Goal: Quote the material below exactly as written, from the first line to the line that holds "than next to the rim", endpoints included.
* begin Data excerpt *
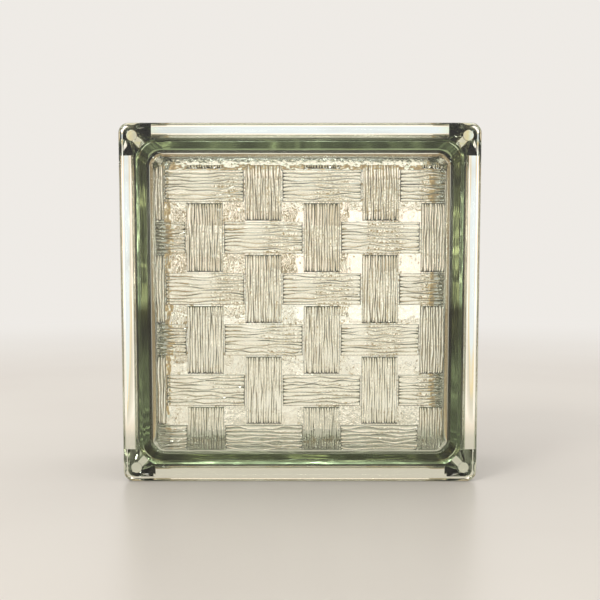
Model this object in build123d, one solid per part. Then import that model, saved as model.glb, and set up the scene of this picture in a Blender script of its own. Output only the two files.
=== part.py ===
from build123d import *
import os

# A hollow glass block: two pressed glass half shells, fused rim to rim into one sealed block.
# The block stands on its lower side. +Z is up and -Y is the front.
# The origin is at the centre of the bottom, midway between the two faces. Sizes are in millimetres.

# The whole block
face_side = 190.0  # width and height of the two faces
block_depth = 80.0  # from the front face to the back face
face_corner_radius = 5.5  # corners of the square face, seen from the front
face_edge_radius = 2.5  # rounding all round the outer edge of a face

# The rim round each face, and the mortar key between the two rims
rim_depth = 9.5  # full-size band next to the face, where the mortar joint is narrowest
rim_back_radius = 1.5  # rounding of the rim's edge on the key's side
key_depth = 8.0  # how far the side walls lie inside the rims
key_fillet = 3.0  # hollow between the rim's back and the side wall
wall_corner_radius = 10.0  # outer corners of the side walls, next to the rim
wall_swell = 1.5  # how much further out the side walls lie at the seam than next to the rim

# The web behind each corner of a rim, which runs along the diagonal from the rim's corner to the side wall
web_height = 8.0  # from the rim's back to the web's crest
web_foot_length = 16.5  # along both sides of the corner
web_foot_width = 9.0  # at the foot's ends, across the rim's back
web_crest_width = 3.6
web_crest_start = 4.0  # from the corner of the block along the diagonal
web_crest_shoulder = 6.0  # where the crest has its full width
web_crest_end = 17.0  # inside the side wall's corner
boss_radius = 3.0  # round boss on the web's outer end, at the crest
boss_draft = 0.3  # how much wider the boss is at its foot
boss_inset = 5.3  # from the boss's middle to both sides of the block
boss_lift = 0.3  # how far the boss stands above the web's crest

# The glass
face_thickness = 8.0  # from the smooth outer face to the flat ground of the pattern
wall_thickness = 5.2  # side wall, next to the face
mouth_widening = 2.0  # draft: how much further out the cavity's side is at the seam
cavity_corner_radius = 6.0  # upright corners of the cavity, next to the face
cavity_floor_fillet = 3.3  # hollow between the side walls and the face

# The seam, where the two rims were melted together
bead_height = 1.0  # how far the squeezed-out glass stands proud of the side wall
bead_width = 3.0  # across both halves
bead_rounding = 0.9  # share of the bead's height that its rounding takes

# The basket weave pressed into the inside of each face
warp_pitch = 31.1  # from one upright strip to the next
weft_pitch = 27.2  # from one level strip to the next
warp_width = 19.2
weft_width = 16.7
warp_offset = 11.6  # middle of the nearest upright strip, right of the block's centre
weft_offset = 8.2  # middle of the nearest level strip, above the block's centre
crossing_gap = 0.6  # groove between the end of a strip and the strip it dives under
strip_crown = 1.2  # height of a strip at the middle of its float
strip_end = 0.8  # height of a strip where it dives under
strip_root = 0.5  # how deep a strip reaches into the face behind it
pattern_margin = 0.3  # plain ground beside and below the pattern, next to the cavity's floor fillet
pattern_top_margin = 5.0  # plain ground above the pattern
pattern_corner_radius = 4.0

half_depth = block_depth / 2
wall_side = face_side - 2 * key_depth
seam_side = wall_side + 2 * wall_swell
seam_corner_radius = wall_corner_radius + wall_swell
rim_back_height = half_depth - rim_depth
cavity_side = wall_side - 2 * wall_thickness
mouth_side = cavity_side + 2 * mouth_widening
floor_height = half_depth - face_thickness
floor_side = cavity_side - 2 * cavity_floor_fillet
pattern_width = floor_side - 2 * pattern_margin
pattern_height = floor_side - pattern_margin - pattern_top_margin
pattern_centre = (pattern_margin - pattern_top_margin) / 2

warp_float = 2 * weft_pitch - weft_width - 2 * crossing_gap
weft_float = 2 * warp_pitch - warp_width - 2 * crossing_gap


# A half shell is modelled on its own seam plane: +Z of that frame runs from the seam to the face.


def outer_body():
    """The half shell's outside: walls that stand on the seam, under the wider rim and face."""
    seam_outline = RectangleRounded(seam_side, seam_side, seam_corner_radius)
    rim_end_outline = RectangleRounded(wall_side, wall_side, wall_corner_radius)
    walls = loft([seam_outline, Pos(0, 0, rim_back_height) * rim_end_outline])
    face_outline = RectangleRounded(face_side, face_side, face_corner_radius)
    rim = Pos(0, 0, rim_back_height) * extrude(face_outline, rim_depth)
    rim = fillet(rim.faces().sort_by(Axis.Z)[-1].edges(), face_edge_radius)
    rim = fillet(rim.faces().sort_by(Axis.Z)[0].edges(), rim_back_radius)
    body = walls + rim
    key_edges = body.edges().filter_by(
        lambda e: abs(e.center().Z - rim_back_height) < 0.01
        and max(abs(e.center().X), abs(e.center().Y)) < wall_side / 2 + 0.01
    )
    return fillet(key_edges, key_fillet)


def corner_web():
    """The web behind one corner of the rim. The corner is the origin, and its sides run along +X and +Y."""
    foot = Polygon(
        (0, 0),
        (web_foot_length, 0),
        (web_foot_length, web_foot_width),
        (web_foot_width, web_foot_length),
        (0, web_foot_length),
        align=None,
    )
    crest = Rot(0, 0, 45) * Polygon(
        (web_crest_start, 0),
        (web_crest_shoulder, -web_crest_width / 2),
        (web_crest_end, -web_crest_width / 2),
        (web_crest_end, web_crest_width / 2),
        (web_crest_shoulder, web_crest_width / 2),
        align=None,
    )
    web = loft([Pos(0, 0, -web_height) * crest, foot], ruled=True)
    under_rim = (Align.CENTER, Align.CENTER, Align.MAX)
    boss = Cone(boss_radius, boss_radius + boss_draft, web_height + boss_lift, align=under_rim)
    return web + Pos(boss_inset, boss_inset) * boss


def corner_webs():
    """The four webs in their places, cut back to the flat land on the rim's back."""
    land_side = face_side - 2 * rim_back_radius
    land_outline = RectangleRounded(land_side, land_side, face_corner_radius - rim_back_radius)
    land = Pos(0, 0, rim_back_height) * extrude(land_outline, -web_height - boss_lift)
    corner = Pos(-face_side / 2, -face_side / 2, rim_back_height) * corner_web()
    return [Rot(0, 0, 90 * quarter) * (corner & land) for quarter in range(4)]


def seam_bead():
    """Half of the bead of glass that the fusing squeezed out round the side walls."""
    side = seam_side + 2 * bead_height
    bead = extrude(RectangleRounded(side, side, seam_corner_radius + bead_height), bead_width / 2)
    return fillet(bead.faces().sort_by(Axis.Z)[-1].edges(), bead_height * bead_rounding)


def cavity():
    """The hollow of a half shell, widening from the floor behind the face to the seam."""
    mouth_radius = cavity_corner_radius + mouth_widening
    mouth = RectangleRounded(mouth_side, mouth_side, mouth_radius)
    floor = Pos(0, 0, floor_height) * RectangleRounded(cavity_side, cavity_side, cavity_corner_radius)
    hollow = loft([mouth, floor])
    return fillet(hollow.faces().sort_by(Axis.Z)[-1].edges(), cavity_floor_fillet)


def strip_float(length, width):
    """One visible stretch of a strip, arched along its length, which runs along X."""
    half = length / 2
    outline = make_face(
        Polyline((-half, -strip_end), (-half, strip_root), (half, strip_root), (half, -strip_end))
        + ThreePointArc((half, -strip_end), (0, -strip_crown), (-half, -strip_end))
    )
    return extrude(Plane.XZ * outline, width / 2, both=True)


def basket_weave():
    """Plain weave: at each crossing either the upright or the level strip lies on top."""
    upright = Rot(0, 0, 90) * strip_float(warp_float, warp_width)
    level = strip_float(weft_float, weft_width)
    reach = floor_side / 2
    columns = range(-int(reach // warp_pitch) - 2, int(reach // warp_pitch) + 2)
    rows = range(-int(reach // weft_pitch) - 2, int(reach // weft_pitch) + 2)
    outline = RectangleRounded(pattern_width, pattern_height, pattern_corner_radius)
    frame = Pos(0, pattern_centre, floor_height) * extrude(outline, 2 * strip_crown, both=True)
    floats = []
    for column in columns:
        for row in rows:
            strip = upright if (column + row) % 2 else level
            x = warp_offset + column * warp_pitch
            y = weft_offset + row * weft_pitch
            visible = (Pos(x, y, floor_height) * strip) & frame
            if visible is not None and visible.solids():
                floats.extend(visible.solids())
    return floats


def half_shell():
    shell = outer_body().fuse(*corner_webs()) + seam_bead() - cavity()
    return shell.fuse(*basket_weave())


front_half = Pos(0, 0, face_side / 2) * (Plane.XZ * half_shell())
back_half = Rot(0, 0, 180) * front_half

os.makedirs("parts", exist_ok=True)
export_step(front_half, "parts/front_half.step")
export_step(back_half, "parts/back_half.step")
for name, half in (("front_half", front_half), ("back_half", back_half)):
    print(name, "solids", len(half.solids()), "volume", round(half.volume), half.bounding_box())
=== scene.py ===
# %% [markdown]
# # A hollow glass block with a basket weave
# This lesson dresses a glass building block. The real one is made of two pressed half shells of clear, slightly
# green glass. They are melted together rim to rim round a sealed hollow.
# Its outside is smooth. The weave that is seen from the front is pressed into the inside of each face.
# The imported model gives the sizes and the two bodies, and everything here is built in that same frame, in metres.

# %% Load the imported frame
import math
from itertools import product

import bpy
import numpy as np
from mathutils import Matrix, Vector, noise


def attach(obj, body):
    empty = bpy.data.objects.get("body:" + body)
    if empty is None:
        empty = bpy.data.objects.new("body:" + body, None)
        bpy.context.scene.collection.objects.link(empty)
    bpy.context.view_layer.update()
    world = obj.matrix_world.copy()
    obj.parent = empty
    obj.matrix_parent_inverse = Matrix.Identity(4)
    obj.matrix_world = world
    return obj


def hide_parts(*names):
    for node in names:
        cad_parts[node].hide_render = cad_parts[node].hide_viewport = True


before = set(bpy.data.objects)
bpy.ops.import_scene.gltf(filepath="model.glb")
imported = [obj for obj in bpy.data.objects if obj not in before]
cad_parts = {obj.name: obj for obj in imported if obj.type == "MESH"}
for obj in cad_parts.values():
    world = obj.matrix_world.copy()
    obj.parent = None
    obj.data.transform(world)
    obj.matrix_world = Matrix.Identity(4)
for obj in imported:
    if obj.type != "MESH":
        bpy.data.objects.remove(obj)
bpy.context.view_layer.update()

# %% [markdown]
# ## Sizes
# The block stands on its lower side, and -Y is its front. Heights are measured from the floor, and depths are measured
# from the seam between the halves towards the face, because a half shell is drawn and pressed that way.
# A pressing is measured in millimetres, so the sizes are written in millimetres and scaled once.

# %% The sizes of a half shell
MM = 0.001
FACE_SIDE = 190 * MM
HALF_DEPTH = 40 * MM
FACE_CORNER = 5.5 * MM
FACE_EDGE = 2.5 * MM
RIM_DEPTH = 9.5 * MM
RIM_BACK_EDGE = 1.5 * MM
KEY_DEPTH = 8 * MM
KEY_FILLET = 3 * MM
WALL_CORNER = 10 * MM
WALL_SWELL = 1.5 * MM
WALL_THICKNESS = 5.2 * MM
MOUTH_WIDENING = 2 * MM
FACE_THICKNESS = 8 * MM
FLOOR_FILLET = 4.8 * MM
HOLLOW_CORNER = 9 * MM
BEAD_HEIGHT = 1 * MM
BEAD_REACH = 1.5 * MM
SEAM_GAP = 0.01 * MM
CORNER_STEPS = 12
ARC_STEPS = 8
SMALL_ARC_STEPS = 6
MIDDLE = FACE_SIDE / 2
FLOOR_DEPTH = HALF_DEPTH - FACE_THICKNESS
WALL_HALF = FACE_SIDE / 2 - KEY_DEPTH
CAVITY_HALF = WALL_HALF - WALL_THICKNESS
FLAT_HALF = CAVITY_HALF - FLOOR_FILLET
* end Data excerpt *
Response below:
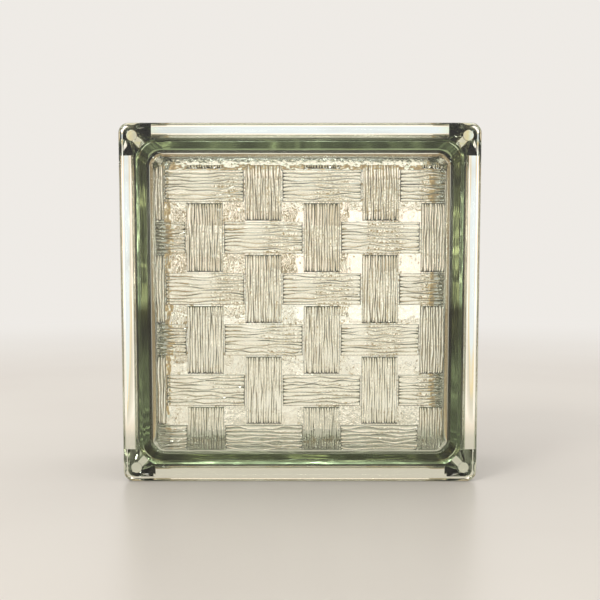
Model this object in build123d, one solid per part. Then import that model, saved as model.glb, and set up the scene of this picture in a Blender script of its own. Output only the two files.
=== part.py ===
from build123d import *
import os

# A hollow glass block: two pressed glass half shells, fused rim to rim into one sealed block.
# The block stands on its lower side. +Z is up and -Y is the front.
# The origin is at the centre of the bottom, midway between the two faces. Sizes are in millimetres.

# The whole block
face_side = 190.0  # width and height of the two faces
block_depth = 80.0  # from the front face to the back face
face_corner_radius = 5.5  # corners of the square face, seen from the front
face_edge_radius = 2.5  # rounding all round the outer edge of a face

# The rim round each face, and the mortar key between the two rims
rim_depth = 9.5  # full-size band next to the face, where the mortar joint is narrowest
rim_back_radius = 1.5  # rounding of the rim's edge on the key's side
key_depth = 8.0  # how far the side walls lie inside the rims
key_fillet = 3.0  # hollow between the rim's back and the side wall
wall_corner_radius = 10.0  # outer corners of the side walls, next to the rim
wall_swell = 1.5  # how much further out the side walls lie at the seam than next to the rim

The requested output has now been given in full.